- EXERCISE REQUIREMENTS
Will you quote precisely the lines that run from the top of the material below to the line containing "import * as", both ends included?

■ ■ ■ ■ ■ ■ ■

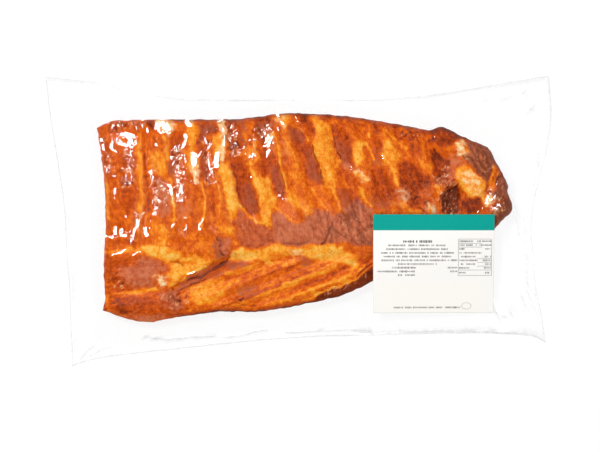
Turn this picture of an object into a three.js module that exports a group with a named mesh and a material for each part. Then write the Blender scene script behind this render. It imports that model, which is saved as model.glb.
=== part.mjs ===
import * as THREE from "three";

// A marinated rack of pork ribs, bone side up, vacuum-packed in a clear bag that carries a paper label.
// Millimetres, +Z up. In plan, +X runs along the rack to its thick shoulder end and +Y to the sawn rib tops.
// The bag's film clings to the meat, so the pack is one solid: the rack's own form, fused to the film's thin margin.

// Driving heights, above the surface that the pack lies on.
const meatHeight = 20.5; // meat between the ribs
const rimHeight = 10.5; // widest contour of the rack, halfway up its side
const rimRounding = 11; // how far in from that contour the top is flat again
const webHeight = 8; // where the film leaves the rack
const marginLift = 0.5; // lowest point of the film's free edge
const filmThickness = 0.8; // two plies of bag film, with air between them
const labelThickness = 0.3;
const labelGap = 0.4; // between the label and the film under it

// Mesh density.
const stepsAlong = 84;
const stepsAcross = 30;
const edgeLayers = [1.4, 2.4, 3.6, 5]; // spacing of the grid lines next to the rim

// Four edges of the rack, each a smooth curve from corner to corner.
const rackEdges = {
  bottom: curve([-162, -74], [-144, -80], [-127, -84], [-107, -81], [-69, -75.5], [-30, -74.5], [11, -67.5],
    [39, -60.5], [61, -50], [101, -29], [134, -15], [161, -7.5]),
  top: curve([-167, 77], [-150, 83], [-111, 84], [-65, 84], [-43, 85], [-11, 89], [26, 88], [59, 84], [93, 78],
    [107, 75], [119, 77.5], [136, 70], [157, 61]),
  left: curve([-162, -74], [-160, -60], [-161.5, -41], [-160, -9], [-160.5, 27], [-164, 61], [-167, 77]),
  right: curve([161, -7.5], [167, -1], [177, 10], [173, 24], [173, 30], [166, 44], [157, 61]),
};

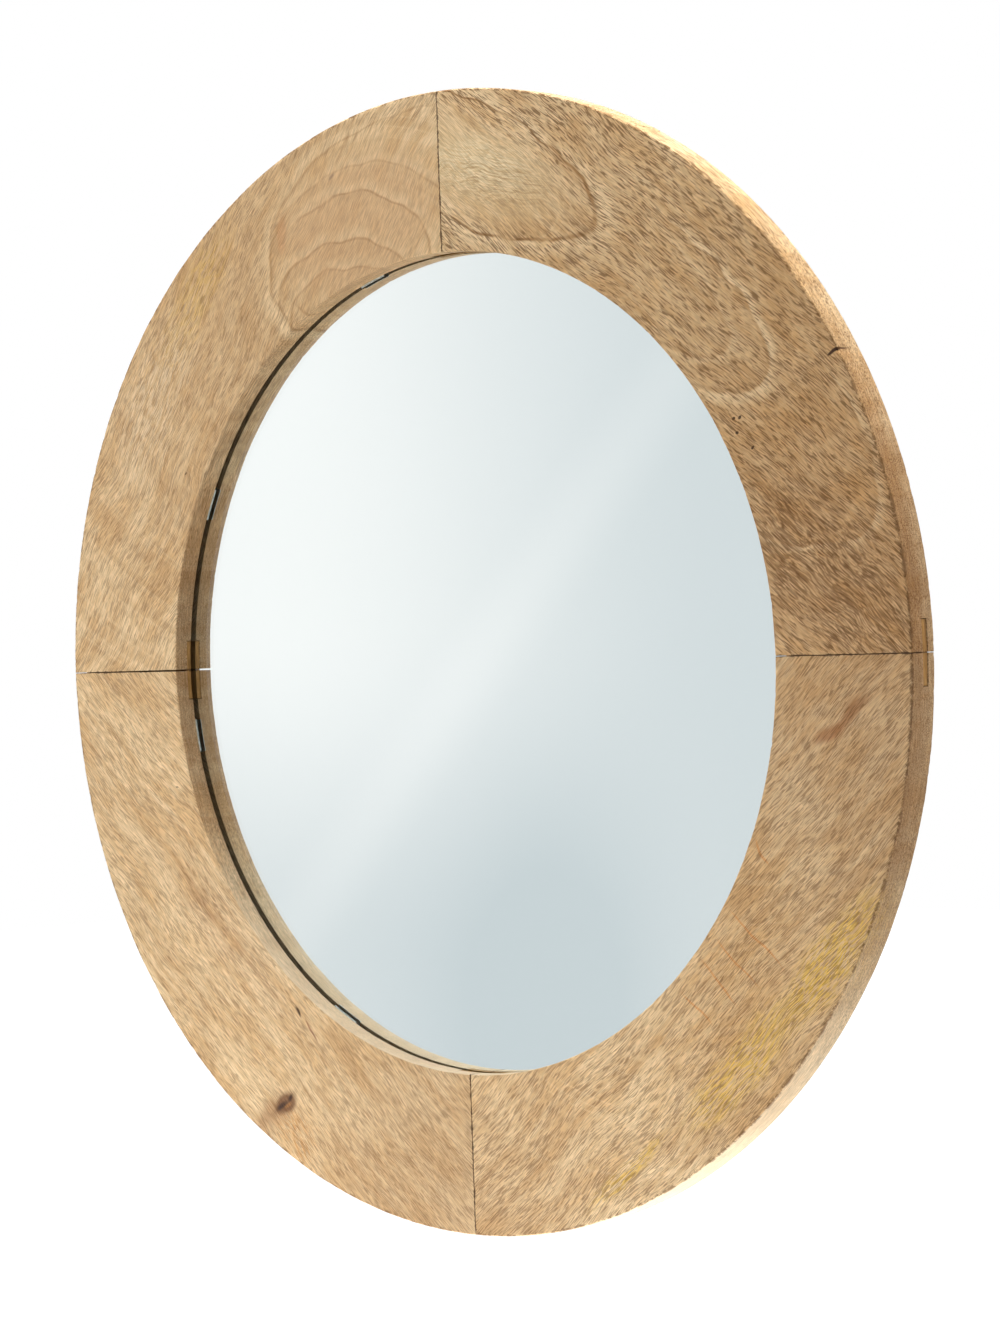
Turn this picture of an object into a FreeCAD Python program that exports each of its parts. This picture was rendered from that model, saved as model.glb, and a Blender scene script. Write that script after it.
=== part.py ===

■ ■ ■ ■ ■ ■ ■

- EXERCISE SOLUTION
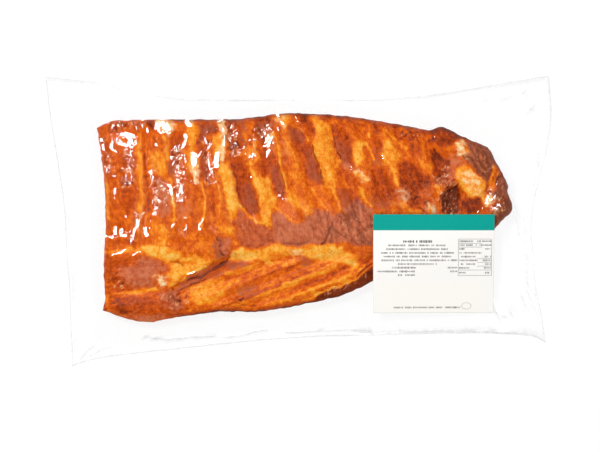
Turn this picture of an object into a three.js module that exports a group with a named mesh and a material for each part. Then write the Blender scene script behind this render. It imports that model, which is saved as model.glb.
=== part.mjs ===
import * as THREE from "three";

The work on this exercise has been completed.